Cecilia Bruzelius – Why the EU Must Debate and Address the Challenges Arising From Emigration

Debates over EU free movement often focus on the impact of immigration on destination countries. But as Cecilia Bruzelius explains, emigration is increasingly important in a number of EU member states, with many facing a ‘brain drain’ that is exacerbating existing demographic challenges. She argues the issue must be properly debated at the EU level and that a coordinated effort is required to address the problems emigration poses for certain states.

Cecilia Bruzelius is a Postdoctoral Fellow at the University of Tübingen.

Cross-posted from LSE EUROPP

French border sign, Credit: annaspies (CC BY-NC-ND 2.0)

Yet the pan-EU labour market is one with nationally bounded social systems, and emigration has serious adverse impacts on the ability of several member states to ensure the well-being of their resident population. Emigration has hampered economic growth and slowed per capita income convergence in affected member states, as the significant outflow of skilled labour has reduced the size of the labour force and productivity. These impacts have been somewhat mitigated by the significant remittances sent to member states of origin. However, though remittances can function as ‘privatised automatic stabilisers’, they tend to shrink over time if people settle more permanently in the new country. Moreover, remittances have even been shown to decrease the demand for public social provision.
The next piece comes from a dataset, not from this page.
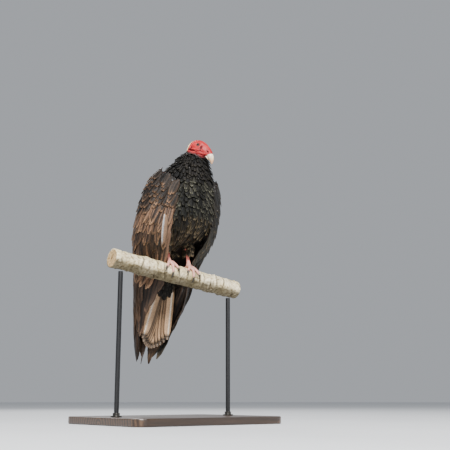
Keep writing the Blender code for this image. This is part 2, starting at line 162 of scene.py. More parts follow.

In contrast to net-immigration member states that fret over the cost of additional benefit recipients, member states experiencing net-emigration face the challenge of sustaining social programmes as social security contributors and social service professionals leave. Emigration has drastically accelerated population ageing in several member states, aggravating already troublesome old-age-dependency ratios and raising concerns about social insurances. Probably the most acute effect of emigration is however its effect on social services. Several EU countries struggle to keep up health services as qualified medical personnel have left for work in richer member states. In some regions of Romania, 44 per cent of all positions for doctors are vacant. Across the country, the figure is 26 per cent. This despite Romania being one of the EU member states with the highest numbers of medical graduates.

Beyond direct impacts on welfare states, large-scale emigration of the young and educated also raises serious democratic concerns. When the most active and critical citizens leave, who will initiate reform to improve poorly functioning national institutions, or indeed save democracy as such, say in Hungary?

How the many social challenges arising from emigration can be addressed is far from obvious. As long as socio-economic differences in the EU remain large, current patterns of intra-EU migration are likely to continue. Wage convergence is happening, but large differences remain. Outmigration also crucially depends on the availability and quality of jobs, which are likely to continue to diverge across the EU given austerity policies and diverse growth strategies. The latter also raises doubts about suggestions that the EU should make stronger demands vis-à-vis member states with regards to the quality of their welfare states, such that EU citizens have a greater opportunity to choose whether to move.

Emigration member states could accept more immigration to counter the loss of their work force, but retaining these workers in an economically differentiated union could prove challenging. For example, Poland has accepted large numbers of Ukrainian workers. Yet as the EU began allowing visa-free travel for Ukrainians in 2018 and Germany is easing work requirements for skilled workers and targeting Ukrainians, 59 per cent of Ukrainians in Poland say they would leave for Germany when possible. The option of recruiting workers from Ukraine will also soon be exhausted, as Ukraine faces a much worse demographic situation than Poland.

Specific EU level funds to compensate for negative impacts of free movement have also been suggested, though such funding is to some extent already available in the form of the European Social Fund and the FEAD fund. A more targeted EU-level policy could address human capital loss. Compensating for losses that have already occurred is likely to be extremely complicated, but possibly an option to consider nonetheless. A more plausible forward-looking suggestion would be to coordinate human investment at the EU level. It need not be a problem that certain countries educate medical personnel, say, who then leave; the problem is the free riding of some member states on others.

Nevertheless, any policy meant to mitigate the adverse impacts of emigration would need to be carefully designed to avoid cementing certain patterns of migration, and power relations, say by encouraging a reliance on an unlimited supply of labour in destination states, or that some countries systematically supply medical personnel to other member states but underinvest in their own healthcare systems.

Addressing the uneven distribution of costs and benefits of intra-EU mobility is critical for the legitimacy of the EU and to avoid worsening already tense East-West relations. A geographically more nuanced debate might also, finally, lead us to recognise the fundamental European social interdependencies that underpin European national welfare. This will however require a fundamental change in the framing of the current discussion.